We posted before that self-disclosure and reciprocity are essential to the formation of a true friendship. However, there is more to strengthening that bond with your super best friend, namely sharing intimacy. As this excerpt from Psychology Today points out the research backs this up.
According to the research of University of Winnipeg sociologist Beverley Fehr, author of Friendship Processes, people in successful same-sex friendships seem to possess a well-developed, intuitive understanding of the give and take of intimacy. “Those who know what to say in response to another person’s self-disclosure are more likely to develop satisfying friendships,” she says. Hefty helpings of emotional expressiveness and unconditional support are ingredients here, followed by acceptance, loyalty, and trust. Our friends are there for us through thick and thin, but rarely cross the line: A friend with too many opinions about our wardrobe, our partner, or our taste in movies and art may not be a friend for long.

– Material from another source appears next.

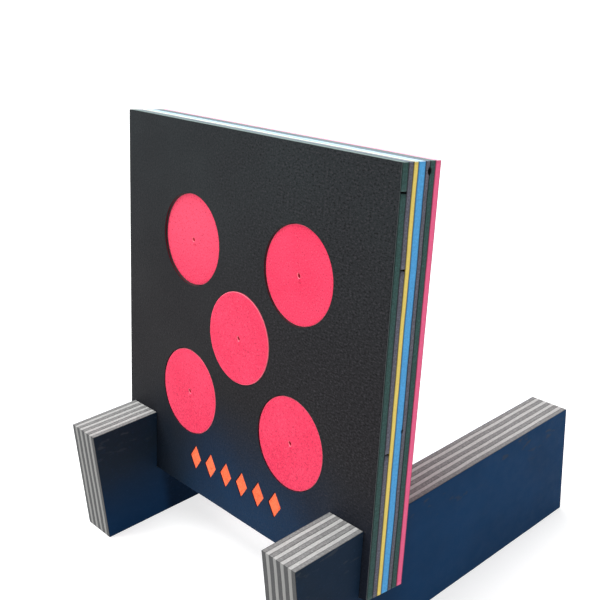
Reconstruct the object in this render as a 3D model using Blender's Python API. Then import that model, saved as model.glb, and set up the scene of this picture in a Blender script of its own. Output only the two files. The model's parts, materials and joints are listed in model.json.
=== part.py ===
"""Square foam archery target that leans back in the slots of two upright foam feet.

The target is a stack of coloured foam layers, glued face to face behind a thin dark skin.
Five round plugs fill five holes through the stack, and each slides out to the front or back.
A row of small inlays lies in cut-outs of the skin. Each foot is a block of narrow foam layers
between two thin facings, with an inclined slot in its top that the target stands in.

Metres, +Z up. The target's front looks along -Y. The origin is on the floor, at the middle of
the target's width and of the feet's length.
"""

import math

import bmesh
import bpy
from mathutils import Matrix, Vector

GLUE_LINE = 0.0003

TARGET_WIDTH = 0.800
TARGET_HEIGHT = 0.800
LEAN = math.radians(8.0)
BUTT_JOINT_GAP = 0.0020

# Target layers, front to back: name, thickness with its glue line, finish, butt joints' heights.
TARGET_LAYERS = (
    ("front_skin", 0.0030, "charcoal_skin", ()),
    ("front_green_layer", 0.0150, "dark_green_foam", (0.751,)),
    ("front_grey_layer", 0.0115, "purple_grey_foam", (0.289, 0.622)),
    ("yellow_layer", 0.0110, "yellow_foam", ()),
    ("blue_layer", 0.0180, "blue_foam", ()),
    ("rear_grey_layer", 0.0100, "purple_grey_foam", ()),
    ("rear_green_layer", 0.0135, "dark_green_foam", ()),
    ("rear_pink_layer", 0.0140, "pink_foam", ()),
)
TARGET_THICKNESS = sum(layer[1] for layer in TARGET_LAYERS)
STRIP_ENDS = {1: ("",), 2: ("_lower", "_upper"), 3: ("_lower", "_middle", "_upper")}

HOLE_RADIUS = 0.0951
PLUG_RADIUS = 0.0945
PLUG_SPREAD = 0.1665
PLUG_PATTERN_HEIGHT = 0.396
PILOT_RADIUS = 0.0030
ROUND_SEGMENTS = 32
PILOT_SEGMENTS = 12

# Plugs: name, steps sideways and up from the pattern's middle, how far its face sits back.
PLUGS = (
    ("plug_upper_left", -1, 1, 0.0055),
    ("plug_upper_right", 1, 1, 0.0030),
    ("plug_centre", 0, 0, -0.0010),
    ("plug_lower_left", -1, -1, 0.0010),
    ("plug_lower_right", 1, -1, 0.0015),
)
# A plug's own layers, front to back: name, thickness with its glue line, finish.
PLUG_LAYERS = (
    ("face", 0.0140, "pink_foam"),
    ("front_core", 0.0340, "blue_foam"),
    ("rear_core", 0.0340, "purple_grey_foam"),
    ("back", 0.0140, "charcoal_skin"),
)

INLAY_COUNT = 6
INLAY_PITCH = 0.054
INLAY_HALF_WIDTH = 0.0190
INLAY_HALF_HEIGHT = 0.0280
INLAY_ROW_X = -0.004
INLAY_ROW_HEIGHT = 0.083
INLAY_THICKNESS = 0.0012
INLAY_GAP = 0.0006

FOOT_LENGTH = 0.795
FOOT_HEIGHT = 0.260
FOOT_CENTRE_X = 0.336
FOOT_FRONT_REACH = 0.144
FOOT_LAYER_COUNT = 9
FOOT_LAYER_PITCH = 0.010
FACING_THICKNESS = 0.0010
FACING_LIFT = 0.0005
SLOT_FLOOR_HEIGHT = 0.123
SLOT_CLEARANCE = 0.0005

TARGET_FRONT_Y = FOOT_FRONT_REACH - FOOT_LENGTH / 2
CUT_OVERRUN = 0.020

# Finishes: base colour (linear RGB) and roughness. All are soft foams, so none is metallic.
FINISHES = {
    "charcoal_skin": ((0.020, 0.021, 0.024), 0.62),
    "dark_green_foam": ((0.030, 0.085, 0.075), 0.85),
    "purple_grey_foam": ((0.105, 0.100, 0.130), 0.85),
    "yellow_foam": ((0.800, 0.560, 0.090), 0.80),
    "blue_foam": ((0.055, 0.340, 0.720), 0.80),
    "pink_foam": ((0.870, 0.060, 0.150), 0.75),
    "orange_foam": ((0.900, 0.130, 0.030), 0.75),
    "mid_grey_foam": ((0.170, 0.170, 0.165), 0.90),
    "light_grey_foam": ((0.500, 0.500, 0.490), 0.90),
    "navy_facing": ((0.010, 0.030, 0.085), 0.45),
}
SMOOTH_ANGLE = math.radians(30)


def clear_scene():
    for obj in list(bpy.data.objects):
        bpy.data.objects.remove(obj, do_unlink=True)


def finish_material(name):
    """The material of one finish, made the first time it is asked for."""
    if name in bpy.data.materials:
        return bpy.data.materials[name]
    colour, roughness = FINISHES[name]
    material = bpy.data.materials.new(name)
    material.use_nodes = True
    shader = material.node_tree.nodes["Principled BSDF"]
    shader.inputs["Base Color"].default_value = (*colour, 1.0)
    shader.inputs["Roughness"].default_value = roughness
    shader.inputs["Metallic"].default_value = 0.0
    return material


def add_empty(name, location, parent=None, rotation_x=0.0):
    empty = bpy.data.objects.new(name, None)
    empty.location = location
    empty.rotation_euler = (rotation_x, 0.0, 0.0)
    empty.parent = parent
    bpy.context.scene.collection.objects.link(empty)
    return empty


def add_object(name, shape, parent, finish=None):
    """A mesh object made from a bmesh, in its parent's coordinates."""
    mesh = bpy.data.meshes.new(name)
    bmesh.ops.recalc_face_normals(shape, faces=shape.faces)
    shape.to_mesh(mesh)
    shape.free()
    obj = bpy.data.objects.new(name, mesh)
    obj.parent = parent
    if finish:
        mesh.materials.append(finish_material(finish))
    bpy.context.scene.collection.objects.link(obj)
    return obj


def as_cutter(obj):
    obj.hide_render = True
    obj.display_type = "WIRE"
    return obj


def block(low, high):
    """A rectangular block between two corners."""
    low, high = Vector(low), Vector(high)
    shape = bmesh.new()
    size = Matrix.Diagonal((*(high - low), 1.0))
    bmesh.ops.create_cube(shape, size=1.0, matrix=Matrix.Translation((low + high) / 2) @ size)
    return shape


def add_cylinder(shape, x, height, front, back, radius, segments):
    """Adds a cylinder whose axis runs through the target's thickness."""
    turned = Matrix.Rotation(math.radians(90), 4, "X")
    place = Matrix.Translation((x, (front + back) / 2, height))
    bmesh.ops.create_cone(
        shape,
        cap_ends=True,
        segments=segments,
        radius1=radius,
        radius2=radius,
        depth=back - front,
        matrix=place @ turned,
    )


def add_lozenge(shape, x, height, front, back, half_width, half_height):
    """Adds a flat four-cornered lozenge that faces along the target's thickness."""
    corners = ((half_width, 0), (0, half_height), (-half_width, 0), (0, -half_height))
    outline = [shape.verts.new((x + dx, front, height + dz)) for dx, dz in corners]
    face = shape.faces.new(outline)
    pushed = bmesh.ops.extrude_face_region(shape, geom=[face])["geom"]
    new_points = [item for item in pushed if isinstance(item, bmesh.types.BMVert)]
    bmesh.ops.translate(shape, verts=new_points, vec=(0, back - front, 0))


def cut(obj, cutter):
    modifier = obj.modifiers.new("cut_" + cutter.name, "BOOLEAN")
    modifier.operation = "DIFFERENCE"
    modifier.solver = "EXACT"
    modifier.object = cutter


def shade_round(obj):
    obj.data.shade_smooth()
    obj.data.set_sharp_from_angle(angle=SMOOTH_ANGLE)


def plug_centre(step_x, step_up):
    return step_x * PLUG_SPREAD, PLUG_PATTERN_HEIGHT + step_up * PLUG_SPREAD


def inlay_centres():
    first = INLAY_ROW_X - INLAY_PITCH * (INLAY_COUNT - 1) / 2
    return [first + INLAY_PITCH * index for index in range(INLAY_COUNT)]


def hole_cutter(target):
    """One cutter with the five plug holes."""
    shape = bmesh.new()
    for _, step_x, step_up, _ in PLUGS:
        x, height = plug_centre(step_x, step_up)
        back = TARGET_THICKNESS + CUT_OVERRUN
        add_cylinder(shape, x, height, -CUT_OVERRUN, back, HOLE_RADIUS, ROUND_SEGMENTS)
    return as_cutter(add_object("hole_cutter", shape, target))


def recess_cutter(target):
    """One cutter with the skin's openings for the inlays."""
    shape = bmesh.new()
    half_width = INLAY_HALF_WIDTH + INLAY_GAP
    half_height = INLAY_HALF_HEIGHT + INLAY_GAP
    for x in inlay_centres():
        front, back = -CUT_OVERRUN, CUT_OVERRUN
        add_lozenge(shape, x, INLAY_ROW_HEIGHT, front, back, half_width, half_height)
    return as_cutter(add_object("recess_cutter", shape, target))


def make_target_layers(target):
    holes = hole_cutter(target)
    recesses = recess_cutter(target)
    front = 0.0
    for name, thickness, finish, joints in TARGET_LAYERS:
        back = front + thickness - GLUE_LINE
        edges = [0.0, *joints, TARGET_HEIGHT]
        for index, ending in enumerate(STRIP_ENDS[len(edges) - 1]):
            low = edges[index] + (BUTT_JOINT_GAP / 2 if index else 0.0)
            is_top = index == len(edges) - 2
            high = edges[index + 1] - (0.0 if is_top else BUTT_JOINT_GAP / 2)
            corner_low = (-TARGET_WIDTH / 2, front, low)
            corner_high = (TARGET_WIDTH / 2, back, high)
            layer = add_object(name + ending, block(corner_low, corner_high), target, finish)
            cut(layer, holes)
            if name == "front_skin":
                cut(layer, recesses)
        front += thickness


def make_inlays(target):
    """Lozenges that lie at the bottom of the skin's openings."""
    back = TARGET_LAYERS[0][1] - GLUE_LINE
    for number, x in enumerate(inlay_centres(), start=1):
        shape = bmesh.new()
        front = back - INLAY_THICKNESS
        height = INLAY_ROW_HEIGHT
        add_lozenge(shape, x, height, front, back, INLAY_HALF_WIDTH, INLAY_HALF_HEIGHT)
        add_object(f"inlay_{number}", shape, target, "orange_foam")


def make_plug(target, name, step_x, step_up, set_back):
    """One plug, on an empty at its hole's axis. Its face layer has a pilot hole in the middle."""
    x, height = plug_centre(step_x, step_up)
    axis = add_empty(name + "_axis", (x, set_back, height), target)
    face_back = PLUG_LAYERS[0][1] - GLUE_LINE
    pilot = bmesh.new()
    add_cylinder(pilot, 0, 0, -CUT_OVERRUN, face_back + CUT_OVERRUN, PILOT_RADIUS, PILOT_SEGMENTS)
    pilot_cutter = as_cutter(add_object(name + "_pilot_cutter", pilot, axis))
    front = 0.0
    for layer_name, thickness, finish in PLUG_LAYERS:
        shape = bmesh.new()
        back = front + thickness - GLUE_LINE
        add_cylinder(shape, 0, 0, front, back, PLUG_RADIUS, ROUND_SEGMENTS)
        layer = add_object(f"{name}_{layer_name}", shape, axis, finish)
        if layer_name == "face":
            cut(layer, pilot_cutter)
        shade_round(layer)
        front += thickness


def slot_cutter(target):
    """The inclined slot, which follows the target's thickness and passes through both feet."""
    low = (-TARGET_WIDTH, -SLOT_CLEARANCE, -SLOT_CLEARANCE)
    high = (TARGET_WIDTH, TARGET_THICKNESS + SLOT_CLEARANCE, TARGET_HEIGHT)
    return as_cutter(add_object("slot_cutter", block(low, high), target))


def make_foot(side, centre_x, slot):
    """One foot, on an empty at the slot's front corner."""
    base = Vector((centre_x, TARGET_FRONT_Y, SLOT_FLOOR_HEIGHT))
    foot = add_empty(side + "_foot_axis", base)
    front, back = -FOOT_LENGTH / 2 - base.y, FOOT_LENGTH / 2 - base.y
    top = FOOT_HEIGHT - base.z
    half_stack = FOOT_LAYER_COUNT * FOOT_LAYER_PITCH / 2
    for index in range(FOOT_LAYER_COUNT):
        left = -half_stack + index * FOOT_LAYER_PITCH + GLUE_LINE / 2
        right = left + FOOT_LAYER_PITCH - GLUE_LINE
        finish = "light_grey_foam" if index % 2 else "mid_grey_foam"
        shape = block((left, front, -base.z), (right, back, top))
        cut(add_object(f"{side}_foot_layer_{index + 1}", shape, foot, finish), slot)
    outward = math.copysign(1.0, centre_x)
    for ending, sign in (("outer", outward), ("inner", -outward)):
        near = half_stack + GLUE_LINE / 2
        far = near + FACING_THICKNESS
        left, right = sorted((sign * near, sign * far))
        shape = block((left, front, FACING_LIFT - base.z), (right, back, top))
        facing = add_object(f"{side}_foot_{ending}_facing", shape, foot, "navy_facing")
        cut(facing, slot)


def main():
    clear_scene()
    corner = (0.0, TARGET_FRONT_Y, SLOT_FLOOR_HEIGHT)
    target = add_empty("target_axis", corner, rotation_x=-LEAN)
    make_target_layers(target)
    make_inlays(target)
    for plug in PLUGS:
        make_plug(target, *plug)
    slot = slot_cutter(target)
    make_foot("left", -FOOT_CENTRE_X, slot)
    make_foot("right", FOOT_CENTRE_X, slot)


main()
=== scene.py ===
"""The looks of the foam archery target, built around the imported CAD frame.

Every CAD node is replaced by a finer piece of the same size: cut foam layers with softened,
slightly uneven edges, a pebbled skin, plugs with a dimpled pilot hole, and feet with thin
navy film on their long sides. Metres, in the frame's own coordinates.
"""

import json
import math

import bmesh
import bpy
from mathutils import Matrix, Vector, noise
from mathutils.geometry import delaunay_2d_cdt

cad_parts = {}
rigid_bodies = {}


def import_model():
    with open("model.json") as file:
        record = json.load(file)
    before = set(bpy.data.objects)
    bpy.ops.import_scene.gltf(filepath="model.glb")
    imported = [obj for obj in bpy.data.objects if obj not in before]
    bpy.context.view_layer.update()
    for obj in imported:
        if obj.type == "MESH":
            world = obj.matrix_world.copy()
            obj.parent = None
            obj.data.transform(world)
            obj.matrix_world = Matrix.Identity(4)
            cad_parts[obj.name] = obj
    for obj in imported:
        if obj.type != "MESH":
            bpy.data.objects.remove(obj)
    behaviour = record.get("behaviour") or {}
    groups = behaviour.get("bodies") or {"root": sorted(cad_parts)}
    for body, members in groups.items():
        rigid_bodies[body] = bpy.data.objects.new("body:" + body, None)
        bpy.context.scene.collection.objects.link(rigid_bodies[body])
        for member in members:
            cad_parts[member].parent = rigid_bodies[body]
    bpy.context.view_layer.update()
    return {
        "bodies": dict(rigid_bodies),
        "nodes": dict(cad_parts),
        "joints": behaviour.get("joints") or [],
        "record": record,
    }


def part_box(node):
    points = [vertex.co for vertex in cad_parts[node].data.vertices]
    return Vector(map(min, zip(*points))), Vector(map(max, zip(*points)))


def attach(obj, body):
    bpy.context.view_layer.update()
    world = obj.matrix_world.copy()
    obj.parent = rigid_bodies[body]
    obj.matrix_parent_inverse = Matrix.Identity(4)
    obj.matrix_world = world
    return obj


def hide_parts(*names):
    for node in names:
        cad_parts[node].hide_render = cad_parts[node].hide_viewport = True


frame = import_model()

MM = 0.001
TARGET_BODY = "target"
SIDES = ("left", "right")
FOOT_LAYER_COUNT = 9
PLUG_NAMES = [name for name in frame["bodies"] if name.startswith("plug_")]
PLUG_LAYERS = ("face", "front_core", "rear_core", "back")
INLAY_NAMES = sorted(name for name in frame["nodes"] if name.startswith("inlay_"))
SLOT_OF = {part["node"]: part["material_slot"] for part in frame["record"]["subparts"]}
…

When someone embodies the rules—instinctually—their friendships are abundant indeed. Kathy is one of my oldest friends; we were roommates in graduate school and have been through cross-country moves, divorces, deaths, and births together. Her ability to be a friend shines during a lousy breakup. She knows when to listen and make sympathetic sounds, when to act good and outraged at your ex’s bad behaviour, when to give you a hug, and when to tell you to stop obsessing and enjoy a glass of wine. She knows when to offer you her couch. It’s this responsiveness that accounts for her having more friends than anyone I know—certainly more than the five our mothers told us we were lucky to be able to count on one hand over the course of a lifetime.

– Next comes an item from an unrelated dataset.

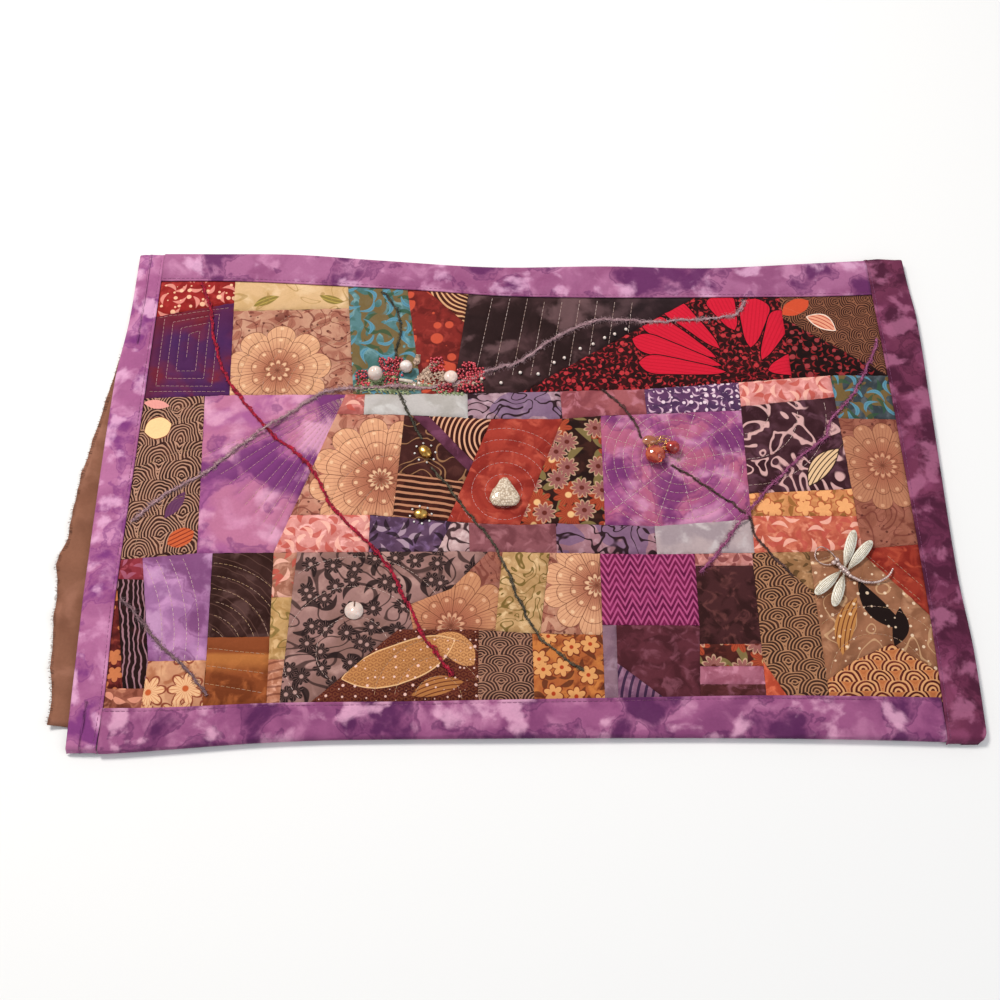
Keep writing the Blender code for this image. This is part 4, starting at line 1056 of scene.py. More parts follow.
        one_leaf(214, 38, 15, 16, 6, 2, Leaf=("b27a4a", 1.0), Ribs=("6a3422", 0.9)),
        speckle(size=6, seed=6, reach=0.16, Dot=("ecc8bc", 0.9))),
    "lime_scroll": ("c6a276 b08c60 dcbc92", 12, 0.6,
        scrolls(size=15, count=5, width=0.1, run=1.4, Line=("7a6430", 0.9))),
    "magenta_chevron": ("7c2250 6c1848 8e3060", 16, 0.4,
        chevrons(pitch=9.4, rise=9, row=5.6, width=2.4, Line=("c0628e", 0.85))),
    "periwinkle_slat": ("967884 886a78 a68a98", 14, 0.6),
    "maroon_plain": ("68343e 54262e 824e5a", 14, 0.8),
    "shell_stripe": ("90667c 7a526e a47c92", 10, 0.4,
        rings(centre=(372, 26, 0), pitch=4.6, width=1.7, Line=("30183c", 0.85))),
    "stripe_peach": ("c88c86 b4766e daa29a", 8, 0.6,
        leaves(size=8, seed=2, slim=0.22, Leaf=("8a4a48", 0.85))),
    "plum_dark": ("522c2e 3c1c1c 6e4240", 16, 1.4),
    "lilac_slat": ("b07284 9e5e70 c88c9e", 12, 0.6),
    "dark_slat": ("6a383c 542828 885460", 10, 0.8),
    "orange_corner": ("c86246 b45038 d87658", 10, 0.8),
    "olive_corner": ("b48a64 9c7450 c8a07c", 10, 0.8,
        scrolls(size=12, count=4, width=0.08, Line=("5c4426", 0.8))),
    "red_corner": ("a04030 8a2c22 b4543e", 14, 0.8),
    "white_black": ("ccaeac b89898 dcc2c0", 10, 0.4,
        scrolls(size=9, count=3, width=0.15, Line=("40262a", 0.95))),
}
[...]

Compared to these emotional gifts, a friend’s utility paled, Fehr found in her study. Study participants judged as peripheral the ability of a friend to offer practical help in the form of, say, lending 20 bucks or allowing use of a car. This fact often turns up as a truism in movies, where the obnoxious, lonely rich kid can’t understand why always picking up the tab never makes him popular. Money really can’t buy love.
If anything, it’s giving and not receiving that makes us value a friend more. It was the American statesman and inventor Ben Franklin who first observed the paradox, now called the Ben Franklin Effect: “He that has once done you a kindness will be more ready to do you another than he whom you yourself have obliged.” In a nutshell, while material favours don’t even come close to the emotional talents of our friends, we still want to validate our personal judgment by investing special qualities in those we select to help.
In one classic study, participants won “contest money” from a researcher. Later the researcher approached some of them and explained he’d actually used his own money and had little left; could he have the money back? Most agreed. Later, the researchers found, those asked to do the favour rated the researcher more favourably than those not approached. Psychologists concur that the phenomenon stems from a desire to reconcile feeling and action, and to view our instincts and investments as correct: “Why am I going out of my way to help this guy? Well, he must be pretty nice.” The fondness we feel toward our yoga class buddy will continue to grow if one day she asks for a ride home and we go out of our way to give it to her….via Friendship: The Laws of Attraction | Psychology Today
While the Ben Franklin Effect is believed by Psychologists to stem from a desire to reconcile feeling and action, it can also be that when someone shows vulnerability we are more likely to trust them or think well of them as a person. The researcher shows his vulnerability by professing a lack of cash due to using his own money in the experiment. I like him already. The yoga buddy who needs a ride, again vulnerability. Wherever it comes from, if you have true friendship appreciate it immensely. As this quote from Jean de La Fontaine points out “Rare as is true love, true friendship is rarer.”